▶ [Required work]: Output exactly the lines that run from the line containing "# Marking plate" through the line containing "imported = [obj", with both ends included.

▶ [Recorded information]:
● ● ● ● ● ● ●

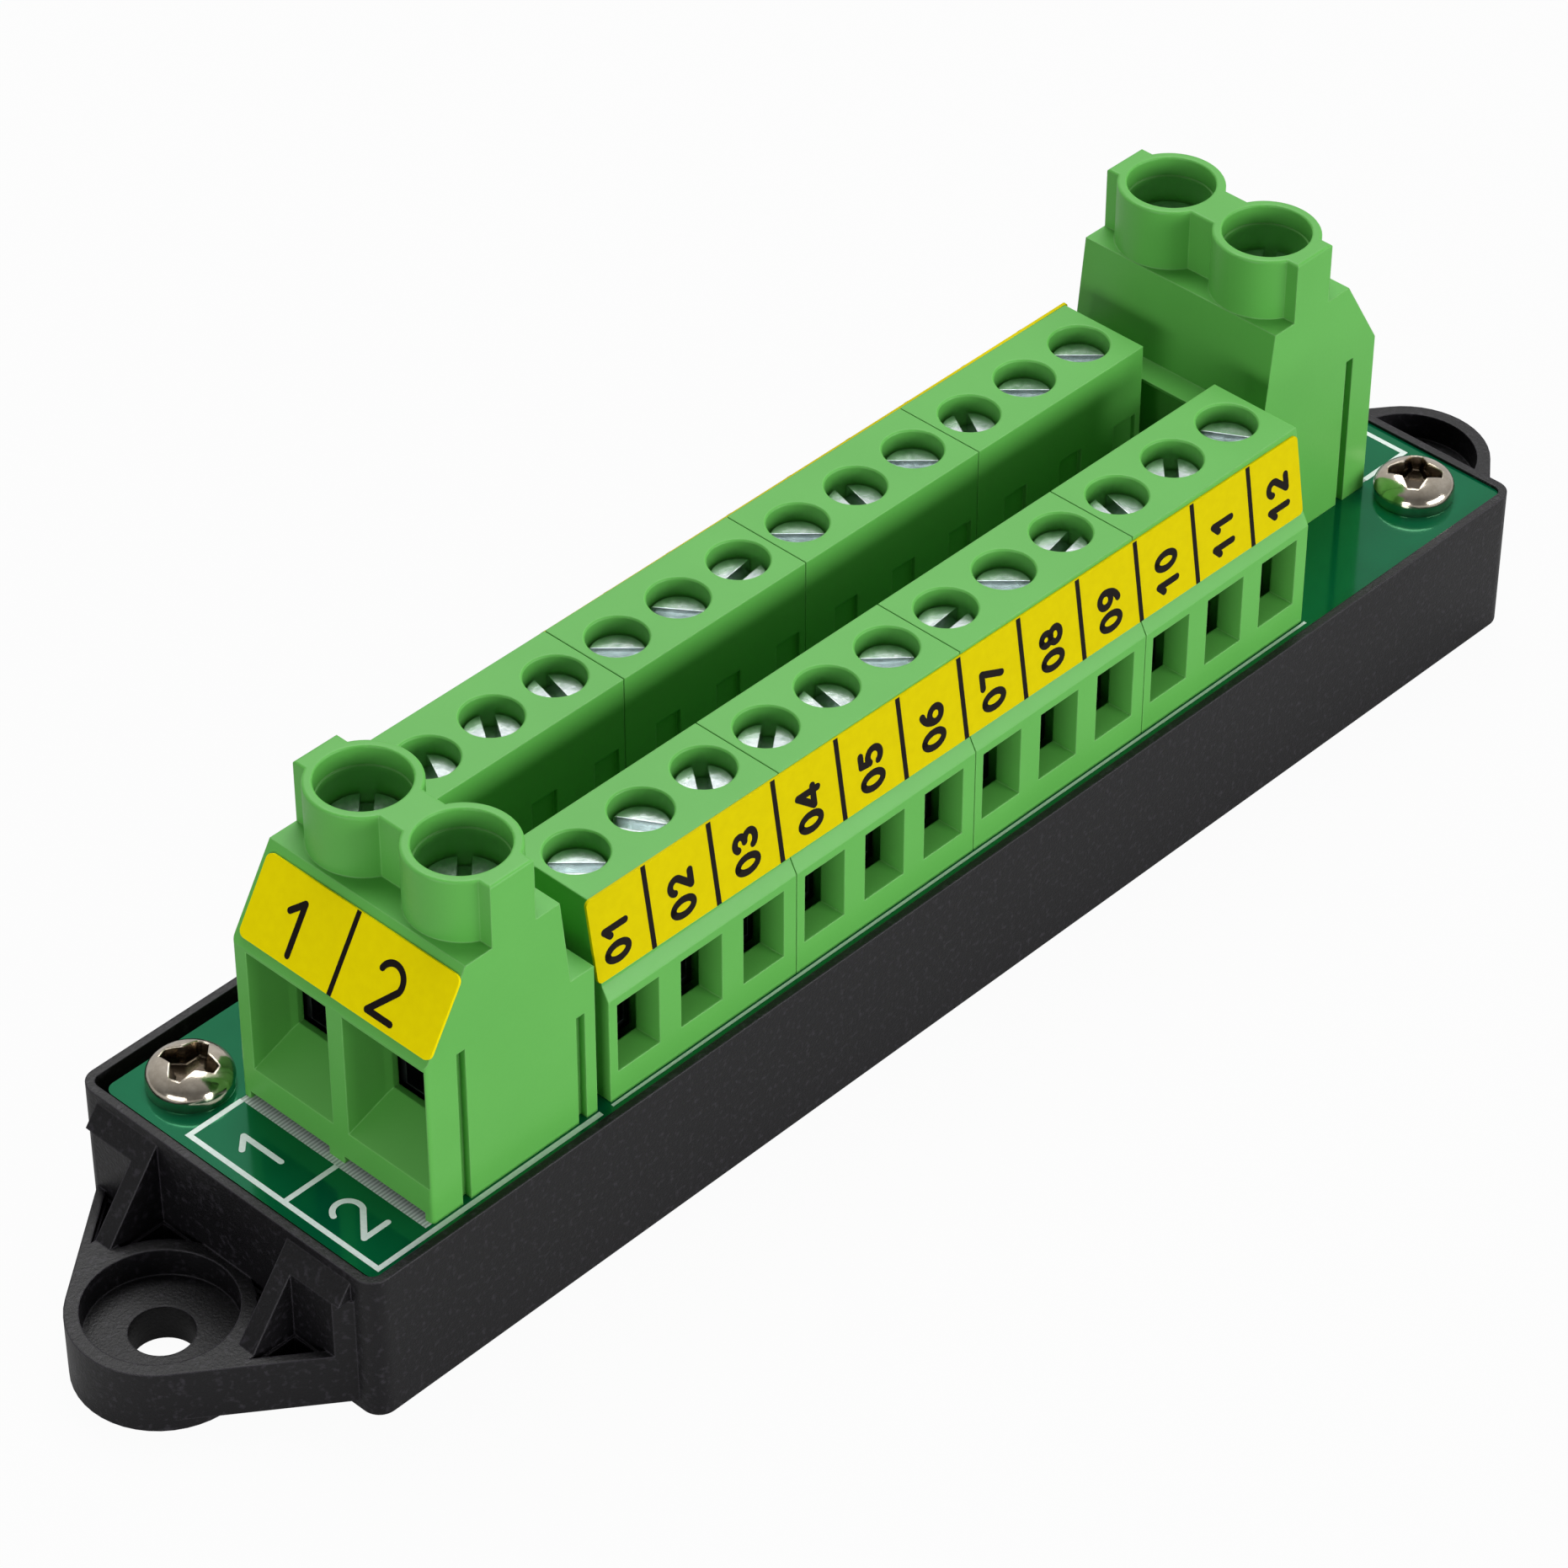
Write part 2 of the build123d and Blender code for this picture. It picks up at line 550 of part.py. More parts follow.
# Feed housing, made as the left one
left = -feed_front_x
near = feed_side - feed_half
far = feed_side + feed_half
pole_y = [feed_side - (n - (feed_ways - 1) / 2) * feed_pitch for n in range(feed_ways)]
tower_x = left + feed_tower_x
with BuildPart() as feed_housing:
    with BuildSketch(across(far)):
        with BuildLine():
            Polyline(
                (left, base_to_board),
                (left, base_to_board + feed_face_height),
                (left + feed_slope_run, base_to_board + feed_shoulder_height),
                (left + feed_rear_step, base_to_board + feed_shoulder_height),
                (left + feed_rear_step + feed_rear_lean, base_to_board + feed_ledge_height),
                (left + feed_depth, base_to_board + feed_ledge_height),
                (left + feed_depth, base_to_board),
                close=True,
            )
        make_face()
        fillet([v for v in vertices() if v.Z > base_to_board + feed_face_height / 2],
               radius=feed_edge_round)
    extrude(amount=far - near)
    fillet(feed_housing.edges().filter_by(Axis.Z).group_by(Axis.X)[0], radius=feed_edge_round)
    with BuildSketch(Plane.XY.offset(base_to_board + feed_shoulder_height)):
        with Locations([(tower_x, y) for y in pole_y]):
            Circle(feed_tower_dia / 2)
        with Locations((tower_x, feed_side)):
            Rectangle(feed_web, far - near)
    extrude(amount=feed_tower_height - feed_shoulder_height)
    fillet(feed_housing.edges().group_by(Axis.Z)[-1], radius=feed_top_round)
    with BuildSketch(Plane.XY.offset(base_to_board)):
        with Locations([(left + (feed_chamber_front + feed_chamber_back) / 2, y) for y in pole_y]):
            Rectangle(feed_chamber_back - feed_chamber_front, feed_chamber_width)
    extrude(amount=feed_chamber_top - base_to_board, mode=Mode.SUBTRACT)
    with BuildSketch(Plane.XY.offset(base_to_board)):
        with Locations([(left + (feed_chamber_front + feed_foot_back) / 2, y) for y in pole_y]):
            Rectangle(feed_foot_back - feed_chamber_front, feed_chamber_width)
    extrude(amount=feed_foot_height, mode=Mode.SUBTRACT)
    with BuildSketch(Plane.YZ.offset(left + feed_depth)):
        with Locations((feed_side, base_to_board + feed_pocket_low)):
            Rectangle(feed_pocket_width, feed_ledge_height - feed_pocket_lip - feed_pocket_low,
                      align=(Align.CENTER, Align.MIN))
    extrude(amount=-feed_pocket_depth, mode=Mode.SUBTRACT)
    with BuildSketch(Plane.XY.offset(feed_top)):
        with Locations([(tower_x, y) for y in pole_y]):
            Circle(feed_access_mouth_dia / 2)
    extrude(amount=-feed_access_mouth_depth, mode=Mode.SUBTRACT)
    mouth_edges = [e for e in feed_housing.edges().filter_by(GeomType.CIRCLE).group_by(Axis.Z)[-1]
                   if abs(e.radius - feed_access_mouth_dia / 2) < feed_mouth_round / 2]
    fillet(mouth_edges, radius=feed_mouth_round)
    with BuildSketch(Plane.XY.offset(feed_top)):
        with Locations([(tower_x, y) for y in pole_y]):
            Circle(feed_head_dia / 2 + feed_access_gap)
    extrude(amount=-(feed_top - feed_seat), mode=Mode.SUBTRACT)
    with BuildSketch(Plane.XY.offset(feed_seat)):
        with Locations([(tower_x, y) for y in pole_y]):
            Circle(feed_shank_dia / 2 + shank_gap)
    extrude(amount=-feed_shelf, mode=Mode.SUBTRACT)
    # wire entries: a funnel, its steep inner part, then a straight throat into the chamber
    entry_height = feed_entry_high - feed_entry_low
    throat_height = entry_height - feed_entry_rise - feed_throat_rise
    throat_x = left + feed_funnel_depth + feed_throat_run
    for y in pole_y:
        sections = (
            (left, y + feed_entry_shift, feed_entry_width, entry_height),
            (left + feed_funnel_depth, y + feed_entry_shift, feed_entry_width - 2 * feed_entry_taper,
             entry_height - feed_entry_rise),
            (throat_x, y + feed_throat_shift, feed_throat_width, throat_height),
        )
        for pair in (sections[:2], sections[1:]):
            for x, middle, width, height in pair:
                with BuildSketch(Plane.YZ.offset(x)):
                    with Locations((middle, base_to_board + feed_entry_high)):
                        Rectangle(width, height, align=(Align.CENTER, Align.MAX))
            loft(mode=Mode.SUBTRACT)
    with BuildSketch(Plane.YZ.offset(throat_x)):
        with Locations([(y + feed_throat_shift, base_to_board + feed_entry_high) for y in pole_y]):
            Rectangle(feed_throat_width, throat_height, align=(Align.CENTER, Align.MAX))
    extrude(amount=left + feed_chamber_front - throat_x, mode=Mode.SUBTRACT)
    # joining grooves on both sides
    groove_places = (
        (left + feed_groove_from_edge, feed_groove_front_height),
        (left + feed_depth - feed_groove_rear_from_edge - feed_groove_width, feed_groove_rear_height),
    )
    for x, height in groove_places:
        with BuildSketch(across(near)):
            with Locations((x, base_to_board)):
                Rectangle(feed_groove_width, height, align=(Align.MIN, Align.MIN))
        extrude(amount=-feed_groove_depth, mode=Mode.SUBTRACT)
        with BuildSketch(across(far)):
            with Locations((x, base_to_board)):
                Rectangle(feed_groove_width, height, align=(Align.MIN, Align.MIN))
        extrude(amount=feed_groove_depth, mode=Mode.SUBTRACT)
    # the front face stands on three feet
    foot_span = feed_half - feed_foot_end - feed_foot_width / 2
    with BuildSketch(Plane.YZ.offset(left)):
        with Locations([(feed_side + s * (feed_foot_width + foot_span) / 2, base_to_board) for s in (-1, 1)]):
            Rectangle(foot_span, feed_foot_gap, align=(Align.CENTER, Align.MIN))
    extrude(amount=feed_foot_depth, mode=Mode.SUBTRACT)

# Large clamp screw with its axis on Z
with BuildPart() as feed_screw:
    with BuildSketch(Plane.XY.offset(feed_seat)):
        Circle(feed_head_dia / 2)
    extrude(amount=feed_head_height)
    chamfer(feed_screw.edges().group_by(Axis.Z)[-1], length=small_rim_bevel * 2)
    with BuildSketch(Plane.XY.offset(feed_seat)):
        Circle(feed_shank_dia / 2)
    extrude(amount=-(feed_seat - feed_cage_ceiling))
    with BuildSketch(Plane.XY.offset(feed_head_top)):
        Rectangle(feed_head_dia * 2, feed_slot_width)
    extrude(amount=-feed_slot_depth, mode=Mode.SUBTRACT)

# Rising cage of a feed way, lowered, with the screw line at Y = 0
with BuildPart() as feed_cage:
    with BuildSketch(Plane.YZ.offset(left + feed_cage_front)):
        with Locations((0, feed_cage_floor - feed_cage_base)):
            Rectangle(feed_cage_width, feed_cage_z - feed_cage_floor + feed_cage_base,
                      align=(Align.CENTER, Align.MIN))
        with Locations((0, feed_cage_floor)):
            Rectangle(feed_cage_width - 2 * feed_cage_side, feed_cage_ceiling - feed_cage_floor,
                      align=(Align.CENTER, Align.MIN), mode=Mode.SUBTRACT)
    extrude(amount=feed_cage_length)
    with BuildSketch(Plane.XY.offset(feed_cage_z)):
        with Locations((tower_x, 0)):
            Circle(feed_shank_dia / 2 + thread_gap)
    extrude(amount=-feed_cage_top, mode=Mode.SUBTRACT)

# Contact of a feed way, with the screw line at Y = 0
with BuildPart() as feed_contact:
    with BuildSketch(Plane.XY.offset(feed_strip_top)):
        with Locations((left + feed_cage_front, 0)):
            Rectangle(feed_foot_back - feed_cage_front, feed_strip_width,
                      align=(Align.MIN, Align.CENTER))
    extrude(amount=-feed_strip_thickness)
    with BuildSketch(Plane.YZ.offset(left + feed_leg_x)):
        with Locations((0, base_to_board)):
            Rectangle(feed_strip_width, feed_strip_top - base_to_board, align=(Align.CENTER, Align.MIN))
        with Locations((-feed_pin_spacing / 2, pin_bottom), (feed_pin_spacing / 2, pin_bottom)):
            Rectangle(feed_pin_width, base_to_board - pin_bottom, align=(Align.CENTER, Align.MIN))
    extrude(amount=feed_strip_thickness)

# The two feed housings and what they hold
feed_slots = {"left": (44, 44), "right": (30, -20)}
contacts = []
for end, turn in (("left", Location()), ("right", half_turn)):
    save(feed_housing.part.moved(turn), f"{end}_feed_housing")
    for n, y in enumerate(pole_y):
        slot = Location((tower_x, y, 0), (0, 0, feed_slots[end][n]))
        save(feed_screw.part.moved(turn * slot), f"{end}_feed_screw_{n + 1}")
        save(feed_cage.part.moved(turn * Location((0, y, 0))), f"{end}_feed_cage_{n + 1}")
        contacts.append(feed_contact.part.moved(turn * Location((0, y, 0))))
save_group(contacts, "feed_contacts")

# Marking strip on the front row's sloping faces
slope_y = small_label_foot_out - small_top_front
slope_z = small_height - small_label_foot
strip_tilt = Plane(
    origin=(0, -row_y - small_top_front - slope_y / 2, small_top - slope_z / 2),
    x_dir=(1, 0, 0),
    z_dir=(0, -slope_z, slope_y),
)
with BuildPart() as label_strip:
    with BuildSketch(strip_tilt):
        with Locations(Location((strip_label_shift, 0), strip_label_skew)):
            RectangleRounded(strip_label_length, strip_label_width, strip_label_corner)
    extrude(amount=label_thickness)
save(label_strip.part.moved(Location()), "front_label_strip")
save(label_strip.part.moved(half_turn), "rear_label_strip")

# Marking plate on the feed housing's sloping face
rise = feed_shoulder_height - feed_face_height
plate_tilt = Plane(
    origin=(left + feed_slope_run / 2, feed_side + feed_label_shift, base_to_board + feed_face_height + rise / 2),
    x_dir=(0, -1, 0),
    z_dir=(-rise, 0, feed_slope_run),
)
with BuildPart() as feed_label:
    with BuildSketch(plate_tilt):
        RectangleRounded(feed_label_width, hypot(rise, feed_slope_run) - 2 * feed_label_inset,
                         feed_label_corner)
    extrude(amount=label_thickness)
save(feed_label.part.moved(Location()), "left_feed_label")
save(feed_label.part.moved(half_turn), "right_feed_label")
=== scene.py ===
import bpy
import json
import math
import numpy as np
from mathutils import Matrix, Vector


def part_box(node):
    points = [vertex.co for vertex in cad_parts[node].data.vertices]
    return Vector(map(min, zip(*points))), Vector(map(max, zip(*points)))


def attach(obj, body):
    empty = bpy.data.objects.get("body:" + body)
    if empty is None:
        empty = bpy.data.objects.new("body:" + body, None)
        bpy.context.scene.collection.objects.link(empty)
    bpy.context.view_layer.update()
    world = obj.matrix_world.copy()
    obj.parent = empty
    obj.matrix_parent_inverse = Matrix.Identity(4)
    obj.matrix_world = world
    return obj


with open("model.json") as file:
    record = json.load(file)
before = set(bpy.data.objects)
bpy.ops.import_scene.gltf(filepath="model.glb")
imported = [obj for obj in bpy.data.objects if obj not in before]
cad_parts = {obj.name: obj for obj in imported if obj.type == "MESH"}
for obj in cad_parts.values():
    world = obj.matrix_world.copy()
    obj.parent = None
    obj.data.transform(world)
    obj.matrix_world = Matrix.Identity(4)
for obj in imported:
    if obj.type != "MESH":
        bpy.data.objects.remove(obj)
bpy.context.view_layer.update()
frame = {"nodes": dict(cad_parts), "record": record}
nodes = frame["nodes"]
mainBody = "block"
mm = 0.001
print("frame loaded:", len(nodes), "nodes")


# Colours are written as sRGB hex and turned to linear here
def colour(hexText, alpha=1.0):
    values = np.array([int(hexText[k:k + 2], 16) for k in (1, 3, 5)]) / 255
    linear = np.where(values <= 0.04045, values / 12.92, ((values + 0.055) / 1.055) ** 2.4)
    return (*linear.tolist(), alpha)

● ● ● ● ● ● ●

▶ [Full answer]:
# Marking plate on the feed housing's sloping face
rise = feed_shoulder_height - feed_face_height
plate_tilt = Plane(
    origin=(left + feed_slope_run / 2, feed_side + feed_label_shift, base_to_board + feed_face_height + rise / 2),
    x_dir=(0, -1, 0),
    z_dir=(-rise, 0, feed_slope_run),
)
with BuildPart() as feed_label:
    with BuildSketch(plate_tilt):
        RectangleRounded(feed_label_width, hypot(rise, feed_slope_run) - 2 * feed_label_inset,
                         feed_label_corner)
    extrude(amount=label_thickness)
save(feed_label.part.moved(Location()), "left_feed_label")
save(feed_label.part.moved(half_turn), "right_feed_label")
=== scene.py ===
import bpy
import json
import math
import numpy as np
from mathutils import Matrix, Vector


def part_box(node):
    points = [vertex.co for vertex in cad_parts[node].data.vertices]
    return Vector(map(min, zip(*points))), Vector(map(max, zip(*points)))


def attach(obj, body):
    empty = bpy.data.objects.get("body:" + body)
    if empty is None:
        empty = bpy.data.objects.new("body:" + body, None)
        bpy.context.scene.collection.objects.link(empty)
    bpy.context.view_layer.update()
    world = obj.matrix_world.copy()
    obj.parent = empty
    obj.matrix_parent_inverse = Matrix.Identity(4)
    obj.matrix_world = world
    return obj


with open("model.json") as file:
    record = json.load(file)
before = set(bpy.data.objects)
bpy.ops.import_scene.gltf(filepath="model.glb")
imported = [obj for obj in bpy.data.objects if obj not in before]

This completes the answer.